The company’s effective GAAP tax rate was 7% on a full-year loss, largely influenced by a $1.1 billion non–deductible goodwill impairment and increased valuation allowances on foreign tax credits. These factors were partially offset by deferred tax benefits tied to integration and restructuring activities, along with tax examination resolutions. On an adjusted basis, the effective tax rate was 8%.
Outlook for 2026
Management expects minimal change in overall demand conditions entering the first quarter of 2026, with modest seasonal volume improvements and ongoing cost-reduction benefits. However, timing differences related to acetate tow joint-venture dividends in China will partially offset gains. First-quarter adjusted earnings per share are projected between $0.70 and $0.85.

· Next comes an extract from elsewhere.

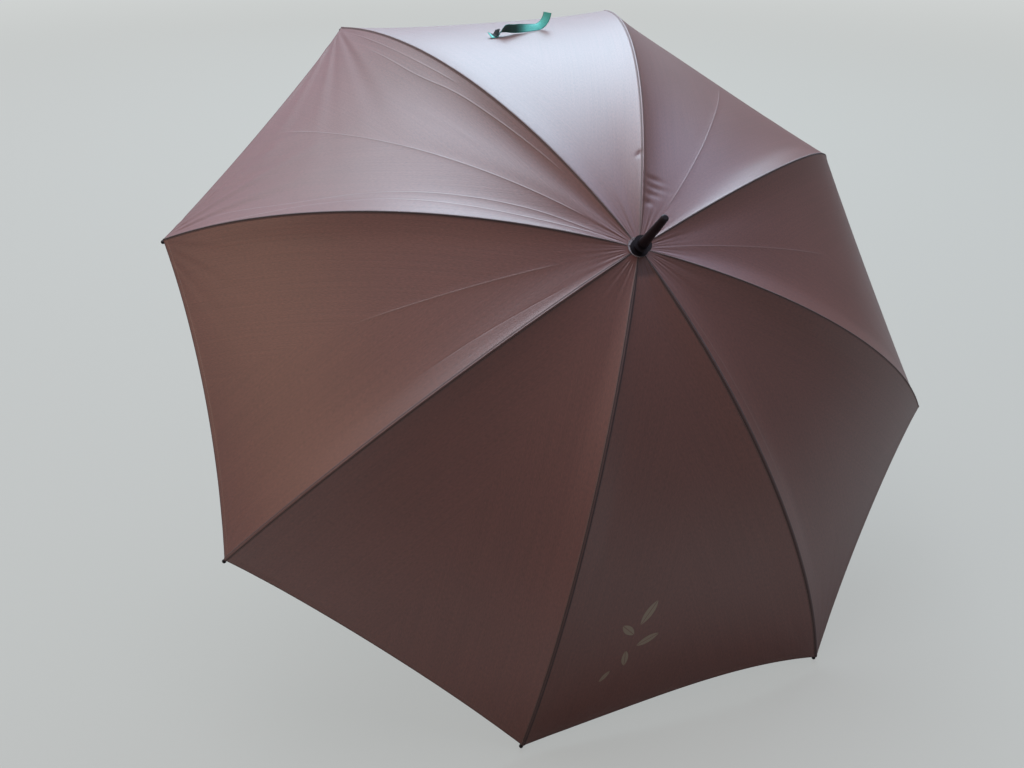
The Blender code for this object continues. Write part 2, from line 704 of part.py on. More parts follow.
def tip_mesh():
    """Cap with a bored sleeve, a sewing neck and a ball end, turned about its own axis."""
    neck_start = TIP_SLEEVE_LENGTH
    ball = TIP_LENGTH
    meet = asin(TIP_NECK_RADIUS / TIP_BALL_RADIUS)
    cap = []
    for step in range(BALL_STEPS + 1):
        turn = (pi - meet) * step / BALL_STEPS
        cap.append((TIP_BALL_RADIUS * sin(turn), ball + TIP_BALL_RADIUS * cos(turn)))
    bore_floor = TIP_SLEEVE_LENGTH - TIP_BORE_FLOOR
    profile = cap + [
        (TIP_NECK_RADIUS, neck_start + TIP_SLEEVE_WALL),
        (TIP_SLEEVE_RADIUS, neck_start),
        (TIP_SLEEVE_RADIUS, 0),
        (TIP_BORE_RADIUS, 0),
        (TIP_BORE_RADIUS, bore_floor),
        (0, bore_floor),
    ]
    return baked_mesh(turned("rib_tip", profile, BLACK_PLASTIC, None, steps=SMALL_ROUND_STEPS))


# Canopy: one cloth shell for each rib, from mid-panel to mid-panel, meeting its neighbours there
def cloth_point(along_share, across):
    """Outer face of the cloth in a rib's hinge frame. Across runs from -1 to 1, 0 on the rib."""
    pull = abs(across) * (2 - abs(across))
    end = CLOTH_END - HEM_RISE * pull
    along = CLOTH_START + (end - CLOTH_START) * along_share
    ridge = rib_point(along, CLOTH_LIFT)
    radius = ridge.x + HINGE_RADIUS
    half_chord = radius * sin(HALF_PITCH)
    across *= 1 - PANEL_GAP / 2 / half_chord
    x = ridge.x - half_chord * abs(across) * sin(HALF_PITCH)
    y = half_chord * across * cos(HALF_PITCH)
    slack = CLOTH_SAG * sin(pi * along_share) + HEM_DIP * along_share**3
    sag = slack * across * across * (3 - 2 * abs(across))
    outward = Matrix.Rotation(HALF_PITCH * across, 3, "Z") @ rib_normal(along)
    return Vector((x, y, ridge.z)) - outward * sag


def cloth_mesh():
    bm = bmesh.new()
    bmesh.ops.create_grid(
        bm, x_segments=CLOTH_STATIONS_ALONG, y_segments=CLOTH_STATIONS_ACROSS, size=1
    )
    for vert in bm.verts:
        vert.co = cloth_point((vert.co.x + 1) / 2, vert.co.y)
    mesh = mesh_from(bm, "canopy_panel")
    if mesh.polygons[0].normal.z < 0:
        mesh.flip_normals()
    smooth(mesh)
    return mesh


def build_cloth(name, mesh, hinge):
    panel = add_object(name, mesh, CLOTH, hinge)
    shell = panel.modifiers.new("Cloth thickness", "SOLIDIFY")
    shell.thickness = CLOTH_THICKNESS
    shell.offset = -1


def build_ribs(root):
    rib, stretcher, rivet = rib_mesh(), stretcher_mesh(), rivet_mesh()
    tip, cloth = tip_mesh(), cloth_mesh()
    joint = rib_point(RIB_BEND_RADIUS * JOINT_ARC)
    tip_slope = RIB_START_SLOPE + (TIP_START + TIP_LENGTH / 2) / RIB_BEND_RADIUS
    hinges = []
    for index in range(RIB_COUNT):
        label = str(index + 1)
        azimuth = rib_azimuth(index)
        place = (HINGE_RADIUS * cos(azimuth), HINGE_RADIUS * sin(azimuth), 0)
        hinge = add_empty("rib_hinge_" + label, root, place, (0, 0, azimuth))
        add_object("rib_" + label, rib, DARK_STEEL, hinge)
        add_object("rib_rivet_" + label, rivet, WIRE_STEEL, hinge, joint, (pi / 2, 0, 0))
        tip_turn = (0, pi / 2 + tip_slope, 0)
        add_object("rib_tip_" + label, tip, BLACK_PLASTIC, hinge, rib_point(TIP_START), tip_turn)
        build_cloth("canopy_panel_" + label, cloth, hinge)
        turn = (0, pi - JOINT_SLOPE, 0)
        pivot = add_empty("stretcher_pivot_" + label, hinge, joint, turn)
        add_object("stretcher_" + label, stretcher, DARK_STEEL, pivot)
        hinges.append(hinge)
    return hinges


# Closing strap: a ribbon that lies across its panel, turns over once and curls up at its end
def panel_point(along_share, across):
    """Outer face of the cloth, also past mid-panel, where the rib before carries it."""
    if across <= 1:
        return cloth_point(along_share, across)
    axis = Vector((-HINGE_RADIUS, 0, 0))
    turn = Matrix.Rotation(2 * HALF_PITCH, 3, "Z")
    return axis + turn @ (cloth_point(along_share, across - 2) - axis)


def panel_normal(along_share, across):
    step = 1 / CLOTH_STATIONS_ALONG
    along = panel_point(along_share + step, across) - panel_point(along_share - step, across)
    side = panel_point(along_share, across + step) - panel_point(along_share, across - step)
    return along.cross(side).normalized()


def between(pair, share):
    return pair[0] + (pair[1] - pair[0]) * share


def strap_turn(share):
    """Turn of the ribbon about its own length: half a turn between two shares."""
    start, end = STRAP_TWIST_SHARES
    way = min(max((share - start) / (end - start), 0), 1)
    return pi * way * way * (3 - 2 * way)


def strap_lift(share):
    turned_edge = STRAP_WIDTH / 2 * abs(sin(strap_turn(share)))
    arch = STRAP_ARCH * sin(strap_turn(share)) ** 2
    return STRAP_REST + turned_edge + arch


def strap_rest_place(share):
    """Cloth place and normal under the flat stretch of the strap, at a share of that stretch."""
    across = between(STRAP_ACROSS_SHARES, share)
    along_share = 1 - between(STRAP_INSETS, share) / (CLOTH_END - CLOTH_START)
    return panel_point(along_share, across), panel_normal(along_share, across)


def strap_frame(share):
    """Centre, direction and face normal of the untwisted strap at a share of its length."""
    flat = min(share / STRAP_FLAT_SHARE, 1)
    step = 1 / STRAP_STATIONS
    place, normal = strap_rest_place(flat)
    way = (strap_rest_place(flat + step)[0] - strap_rest_place(flat - step)[0]).normalized()
    curl = STRAP_CURL_ANGLE * max(share - STRAP_FLAT_SHARE, 0) / (1 - STRAP_FLAT_SHARE)
    centre = place + normal * strap_lift(share)
    centre += (way * sin(curl) + normal * (1 - cos(curl))) * STRAP_CURL_RADIUS
    return centre, way * cos(curl) + normal * sin(curl), normal * cos(curl) - way * sin(curl)


def build_strap(hinge):
    half_width, half_thick = STRAP_WIDTH / 2, STRAP_THICKNESS / 2
    corners = [(-1, -1), (1, -1), (1, 1), (-1, 1)]
    rings = []
    for step in range(STRAP_STATIONS + 1):
        share = step / STRAP_STATIONS
        centre, way, normal = strap_frame(share)
        side = way.cross(normal).normalized()
        normal = side.cross(way)
        turn = strap_turn(share)
        wide = side * cos(turn) + normal * sin(turn)
        thick = normal * cos(turn) - side * sin(turn)
        rings.append([centre + wide * half_width * u + thick * half_thick * v for u, v in corners])
    strap = add_object("strap", loft("strap", rings), STRAP_CLOTH, hinge)
    strap.data.shade_smooth()
    centre, way, normal = strap_frame(PATCH_SHARE)
    lift = half_thick + FIT_CLEARANCE + PATCH_THICKNESS / 2
    side = way.cross(normal).normalized()
    axes = Matrix((way, side, way.cross(side))).transposed().to_4x4()
    bm = bmesh.new()
    size = Matrix.Diagonal((PATCH_LENGTH, PATCH_WIDTH, PATCH_THICKNESS, 1))
    place = Matrix.Translation(centre + side.cross(way) * lift)
    bmesh.ops.create_cube(bm, size=1, matrix=place @ axes @ size)
    add_object("strap_patch", mesh_from(bm, "strap_patch"), PATCH_CLOTH, hinge)


def settle(root):
    """Moves the umbrella so that it stands on Z = 0, with its box centred on X = Y = 0."""
    bpy.context.view_layer.update()
    graph = bpy.context.evaluated_depsgraph_get()
    points = []
    for made in PARTS.objects:
        if made.type == "EMPTY":
            continue
        evaluated = made.evaluated_get(graph)
        mesh = evaluated.to_mesh()
        points += [made.matrix_world @ vert.co for vert in mesh.vertices]
        evaluated.to_mesh_clear()
    low = [min(point[axis] for point in points) for axis in range(3)]
    high = [max(point[axis] for point in points) for axis in range(3)]
    root.location = (-(low[0] + high[0]) / 2, -(low[1] + high[1]) / 2, -low[2])
    bpy.context.view_layer.update()


ROOT = add_empty("umbrella_axis", rotation=(rest_lean(), 0, 0))
build_shaft(ROOT)
build_stop_pin(ROOT)
build_crown(ROOT)
build_crown_wire(ROOT)
build_cap(ROOT)
build_ferrule(ROOT)
build_runner(ROOT)
build_catch("upper_catch", ROOT, UPPER_CATCH_FOOT, 1)
build_catch("lower_catch", ROOT, LOWER_CATCH_FOOT, -1)
build_collar(ROOT)
build_handle(ROOT)
HINGES = build_ribs(ROOT)
build_strap(HINGES[STRAP_RIB - 1])
settle(ROOT)
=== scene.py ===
"""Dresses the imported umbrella: stretched satin canopy, strap and cap ring over the frame."""

import json
from math import cos, pi, radians, sin

import bmesh
import bpy
import numpy as np
from mathutils import Matrix, Vector


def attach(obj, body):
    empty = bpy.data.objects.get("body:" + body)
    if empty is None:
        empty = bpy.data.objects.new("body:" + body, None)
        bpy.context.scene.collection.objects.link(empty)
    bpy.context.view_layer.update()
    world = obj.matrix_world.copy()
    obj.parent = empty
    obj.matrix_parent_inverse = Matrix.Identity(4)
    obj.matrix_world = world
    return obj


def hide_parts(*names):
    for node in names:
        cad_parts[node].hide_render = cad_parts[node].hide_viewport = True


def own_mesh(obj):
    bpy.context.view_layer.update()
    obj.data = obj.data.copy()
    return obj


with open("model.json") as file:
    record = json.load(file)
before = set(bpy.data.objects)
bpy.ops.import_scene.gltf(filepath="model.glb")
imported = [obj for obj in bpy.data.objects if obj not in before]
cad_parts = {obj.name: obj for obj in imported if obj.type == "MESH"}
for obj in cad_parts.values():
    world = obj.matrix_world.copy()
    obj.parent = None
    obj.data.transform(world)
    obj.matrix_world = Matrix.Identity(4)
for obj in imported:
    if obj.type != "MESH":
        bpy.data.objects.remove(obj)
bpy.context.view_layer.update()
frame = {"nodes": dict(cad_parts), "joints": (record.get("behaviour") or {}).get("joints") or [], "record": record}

# Frame of the umbrella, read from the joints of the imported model
JOINTS = {joint["name"]: joint for joint in frame["joints"]}
RIBS = range(8)
HALF_PITCH = pi / 8
HINGES = [Vector(JOINTS[f"rib_{rib + 1}_hinge"]["pos_m"]) for rib in RIBS]
SHAFT_UP = -Vector(JOINTS["runner_slide"]["axis"])
ACROSS_FLOOR = Vector((1, 0, 0))
SHAFT_BACK = SHAFT_UP.cross(ACROSS_FLOOR).normalized()
CROWN = sum(HINGES, Vector()) / len(HINGES)
HINGE_RADIUS = 0.012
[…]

Looking further ahead, Celanese anticipates another strong year of cash generation, targeting free cash flow of $650 million to $750 million. While macroeconomic uncertainty persists, leadership believes portfolio actions, operational efficiencies, and growth initiatives have created forward momentum that will allow the company to benefit from an eventual market recovery.
Company Overview
Celanese Corporation is a global leader in chemistry and specialty materials, supplying solutions used across major industries and consumer applications. Through scientific innovation, advanced manufacturing, and commercial expertise, the company aims to deliver value to customers, employees, and shareholders while expanding its sustainable product portfolio and supporting responsible material management.
As a Fortune 500 enterprise, Celanese employs more than 11,000 people worldwide and generated $9.5 billion in net sales during 2025, reinforcing its position as a significant participant in the global chemical industry.